Only You know what is ultimately best for me
and how patient or frustrated I am while waiting to see
if you'll unveil another step of your plan to me soon
or if I should just stop thinking about it and shoot for the moon

Only You know how much time and emotion I invest
trying to figure out when to take a step and when to rest
Only You know how burned out I get with life's uncertainty,
how I can't let myself return to depression so I try to keep the glass half-full, desperately

Only You know all I will encounter and all the mistakes I'll make
Only You know what triumphs and falls will result from the risks I take
Only You in the end are the one who knows me, better than I know myself
Only You know when my book of life will end and retire upon a shelf

Only You know.
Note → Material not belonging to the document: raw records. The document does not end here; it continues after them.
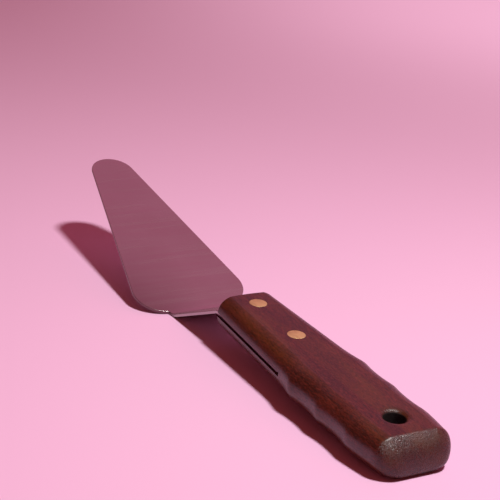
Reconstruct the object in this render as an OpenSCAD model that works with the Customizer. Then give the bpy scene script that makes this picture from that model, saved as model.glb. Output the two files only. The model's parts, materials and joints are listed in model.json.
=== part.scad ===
// Palette knife with a cranked steel blade, a slotted wooden handle and
// two-piece cutler's rivets. Millimetres. It lies as it rests on a table:
// +Z is up, +X points to the blade's tip, and Z = 0 is the table top.

/* [Handle] */
// Handle length from its front face to the end of the butt
handle_length = 118.8;  // [117:0.2:122]
// Handle thickness, flat top to flat underside
handle_thickness = 14;  // [12:0.2:16]
// Handle width at the front face
front_width = 24.8;  // [22:0.2:26]
// Handle width where the straight front part ends
waist_width = 30;  // [28:0.2:31]
// Length of the straight front part
straight_length = 48;  // [44:0.5:52]
// Handle width over the finger-grip ridges
ridge_width = 34.3;  // [32:0.1:35]
// Distance from the front face to the first ridge
first_ridge = 61;  // [58:0.5:63]
// Distance from one ridge to the next
ridge_spacing = 18.5;  // [17:0.1:19]
// Depth of each hollow between two ridges, per side
scallop_depth = 0.9;  // [0.2:0.1:1.5]
// Plan radius of the butt's corners
butt_corner_radius = 8.2;  // [7:0.2:10]
// Length of the butt's sloping end, seen from the side
butt_slope_length = 7.3;  // [6.8:0.1:8]
// Slope at which the butt's end begins, degrees
butt_slope = 33;  // [28:1:36]
// Radius of the edge between the flat top and the butt's slope
butt_edge_radius = 3;  // [1.5:0.1:3.5]
// Width of the flat top as a share of the handle's width
flat_share = 0.59;  // [0.5:0.01:0.65]
// Fall of the slightly crowned top from its middle to the sides
crown_drop = 0.2;  // [0:0.05:0.4]

/* [Hanging hole] */
// Hole diameter
hole_diameter = 8;  // [6:0.1:9]
// Distance from the front face to the hole's axis
hole_station = 101.3;  // [98:0.1:103]
// Width of the dished rim round each mouth of the hole
rim_width = 2.9;  // [1.5:0.1:3.2]
// Depth of the dished rim
rim_depth = 1.3;  // [0.8:0.1:2]

/* [Slot] */
// Height of the saw slot that takes the tang
slot_height = 1.6;  // [1.4:0.05:2]
// Length of the slot from the front face
slot_length = 51.5;  // [50:0.5:56]

/* [Blade] */
// Sheet thickness of tang, neck and the blade's heel
sheet_thickness = 1.2;  // [1:0.05:1.3]
// Thickness of the ground blade at its tip
tip_thickness = 0.7;  // [0.5:0.05:1]
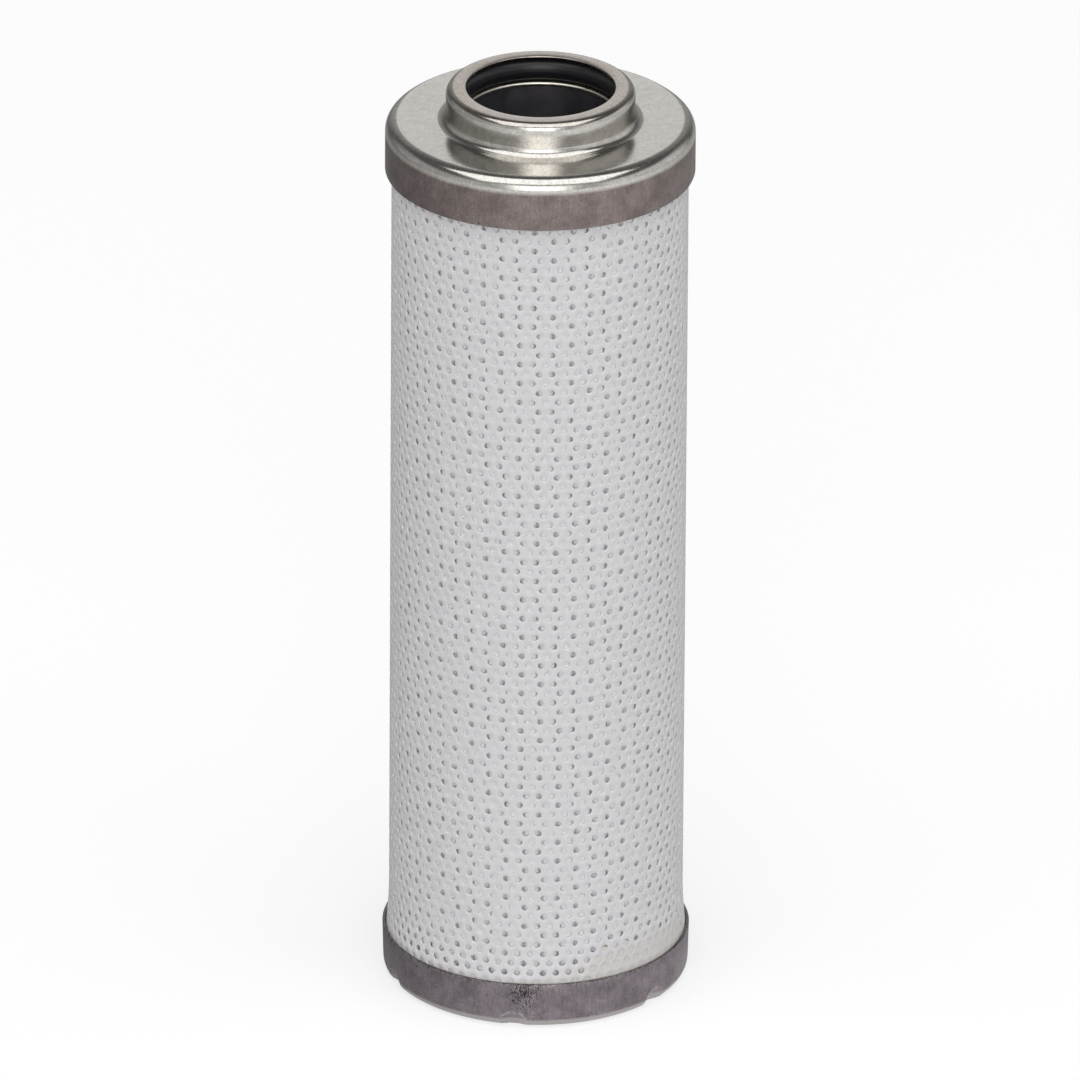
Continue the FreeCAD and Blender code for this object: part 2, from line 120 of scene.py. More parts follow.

ONLY YOU. And it can frustrate me beyond all measure
But those moments when analysis paralysis ceases, my surrender evokes a calm, clear pleasure.
Only You know how long that feeling will last and what other mountains I'll have to climb
But Only You have infinite patience and love and, thankfully, infinite time

I can tend to procrastinate or other times rush to figure out the whos, whats, whens, wheres, and whys
But when I truly get that it's a millisecond on Your eternal calendar, my anxiety is dwarfed by Your size

Only You are what I need
Only You will remain
May I step into that big picture and not paint my own canvas in vain








3 comments:

Lesa said...

Yet again, another great poem...thanks for sharing, Jess!

Jessica Hamlin said...

Thanks for reading, Lesa! Poetry can really help me process and I'm glad I've gotten to share some of it recently.

Melissa M said...

wow, that is a beautiful and touching poem. your talent never ceases to amaze me!
awesome points from that sermon too.